Now, the question you should be asking yourself is why, a person as devoted to skepticism as I am, would immediately leap to such an irrational conclusion as a ghost had turned the lamp on, before logically assessing the situation. I think I have some ideas. First of all, there is the fact, that growing up, I was fairly certain the trailer I lived in as a teenager was haunted. I would often wake up in the middle of the night, and hear a sound the seemed to be someone in slippers walking up and down the hallway dragging their feet. My brother said he had also heard that noise, and wondered what it was. I assure you, no one in my family was sleep walking. Secondly, there is the fact, that a couple moths earlier, my brother had told me some stories about weird things going on in his life, and thinking a ghost was harassing him, turning on lights, smacking walls, and such. Thirdly, there is the fact, that ghost stories are widely accepted in our culture, and many people readily believe they exist, despite a lack of physical evidence. So, when that scenario happened, in the middle of the night, when my mind was half asleep, it was very easy for me to skip all rational thought, and leap automatically to something beyond the ordinary, simply because no explanation was available to be seen from my perspective.

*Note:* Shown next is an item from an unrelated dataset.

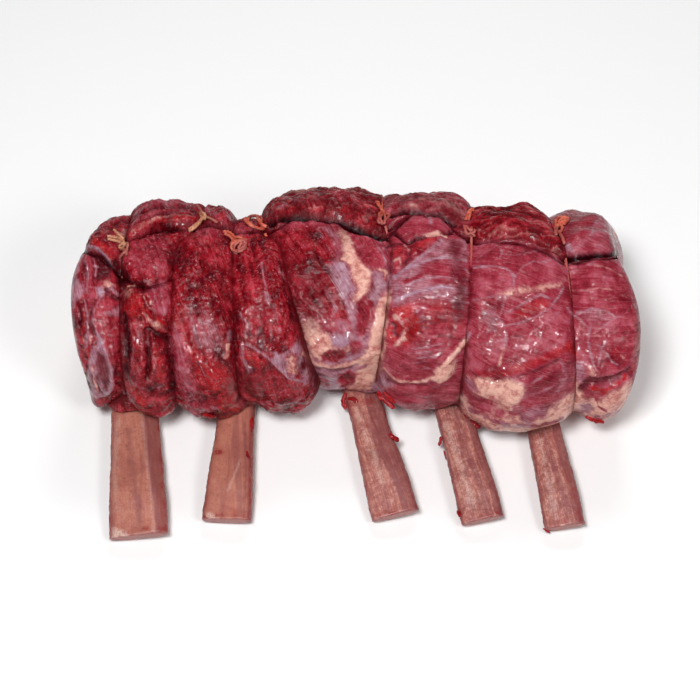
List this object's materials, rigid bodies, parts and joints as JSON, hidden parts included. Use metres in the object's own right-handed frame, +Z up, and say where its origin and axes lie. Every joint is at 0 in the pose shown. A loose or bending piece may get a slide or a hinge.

When you think about it, this type of mentality could easily be attributed to many things in our culture. The reasons that we jump to such irrational conclusions concerning events that occur in our lives, is simply because those conclusions are accepted by others, and that superstition permeates our society. Miracles, divine intervention, paranormal activity, supernatural forces...all of these things are still accepted because our culture has a history of accepting them. They float about passed by word of mouth and through our literature, to the point that when something happens for which we can see no obvious explanation, our brain automatically relates it to stories we have heard about from other sources. This is our nature. If we see an effect, we need to know its cause. If there is a question posed, we need to know the answer. This trait of our intellect, makes it very hard to weed superstition out of our thought patterns.
At any rate, I would like to say I learned my lesson. Only time will tell. I've been writing this blog the entire time with my head turned around backwards. Demon possession is detrimental to blogging.


1 Comments:
That story was hilarious! "There, I fixed it." Priceless! You'll have to let us know when you're moving. I'd love to see your place.